Cartão vermelho para o chefe

Foto: Arquivo particular

Conga, kichute ou de pés de descalço?

Se fosse um bate-bola simples, ia na paleta, mesmo correndo o risco de arrancar a cabeça dos dedos dos pés em alguma das muitas pedras espalhadas nas ruas de Jaguara. Mas se era um baba, aí a escolha era quase sempre o kichute, o mesmo “pisante” que a gente usava para ir para a escola. Como se diz, era pau pra toda obra. Feito de borracha e lona, lembrava uma chuteira com seus bilros que em pouco tempo se desgastavam fácil. Era mais robusto, aguentava firme qualquer parada. A conga, mais barata, era bem mais frágil e tinha o inconveniente do solado liso, o que me levou ao chão pelo menos uma vez e terminei com queixo partido. Conga ou kichute, uma coisa era certa: o chulé estaria em qualquer das situações. Afinal, ninguém lavava os pés para ir jogar bola. Juntando com o suor, a catinga tomava conta dos calçados. Isso sem falar que o danado do kichute deixava a gente com as unhas dos dedões encravados, um sofrimento quando inflamava.

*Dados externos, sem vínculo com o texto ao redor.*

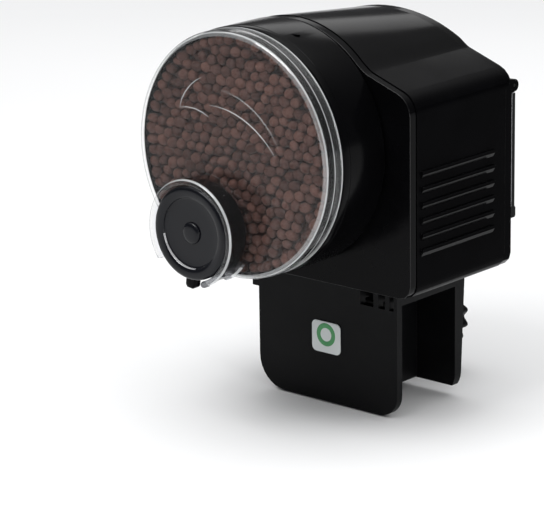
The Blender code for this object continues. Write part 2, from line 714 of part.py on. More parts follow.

Dono da bola, meu lugar era sagrado em qualquer jogo. Como todo canhoto, meu ídolo era Rivelino, o ponta-esquerda do Corinthians e do Fluminense do Rio que chegou à Seleção Brasileira e foi campeão do mundo na Copa de 70, lá no México. Era craque e eu sonhava ter só um pouquinho da sua habilidade. Pra mim já estaria de bom tamanho se pelo menos aprendesse a dar o drible do elástico, jogada famosa na qual Rivelino enganava todo adversário com a sua perna esquerda num movimento de vaivém perfeito. Ficou só na vontade. Mas não precisava ser um Rivelino para continuar apaixonado por futebol. Bastava uma bola Canarinho ou uma bola Chuveirinho que a gente se imaginava logo um craque. Dos campos enladeirados da minha Jaguara para o gramado do Joia da Princesa. Pisar naquele gramado foi uma experiência única e o campo era muito maior do que a gente via de fora, uma imensidão verde que parecia não terminar nunca. Faltava perna pra tanto campo. Não lembro qual era o adversário e quem ganhou. O jogo foi da seleção da imprensa, pois já estava atuando no jornalismo. Editor de esportes do Feira Hoje, o meu mundo girava em torno do futebol, aliás, em torno do Fluminense, que na época era nosso único representante no Campeonato Baiano de profissionais. E os babas eram rotina. Toda segunda-feira à noite tinha jogo na quadra do antigo Batalhão da Polícia Militar, onde funcionou depois o Palácio do Menor e hoje abriga o centro cultural do Sesc. A turma era fominha e a gente ia onde tivesse um campo ou uma quadra de futebol. Por muito tempo o nosso espaço de lazer foi o Sesi, onde o professor João Artur promovia competições com jornalistas e radialistas da cidade e abria espaço pra gente jogar.

Quando fui para a TV Subaé a tradição dos babas noturnos continuou no Sesi. Todo ano a coisa pegava fogo mesmo era nos Jogos das Comunicações, uma criação do entusiasmado João Artur que incluía ainda outros esportes. Era uma disputa renhida na qual o time da TV era o alvo principal dos adversários. Afinal, tinha uma turma de garotos novos que deixava jornalistas e radialistas veteranos comendo poeira. Na TV não tinha apenas os jogadores. Tinha também um árbitro. Carleone Constantino, que pra gente era Carlão que cuidava das cópias dos scripts dos jornais, também era árbitro da Liga Feirense. Carlão estava apitando um dos jogos da TV quando um dos jogadores cometeu uma falta grave. O “nosso” árbitro não pensou duas vezes e correu com o cartão vermelho para colocar ordem em campo. Cartão em punho, o nosso destemido juiz esperou o agressor levantar para aplicar a punição. Quando descobriu que o jogador era o diretor da TV, Carlão ficou sem saber o que fazer e sem saída mostrou o cartão para o faltoso e disse: – Tá vendo aqui. Da próxima vez vai levar um desse – desconversou e colocou o cartão no bolso sem expulsar o chefe.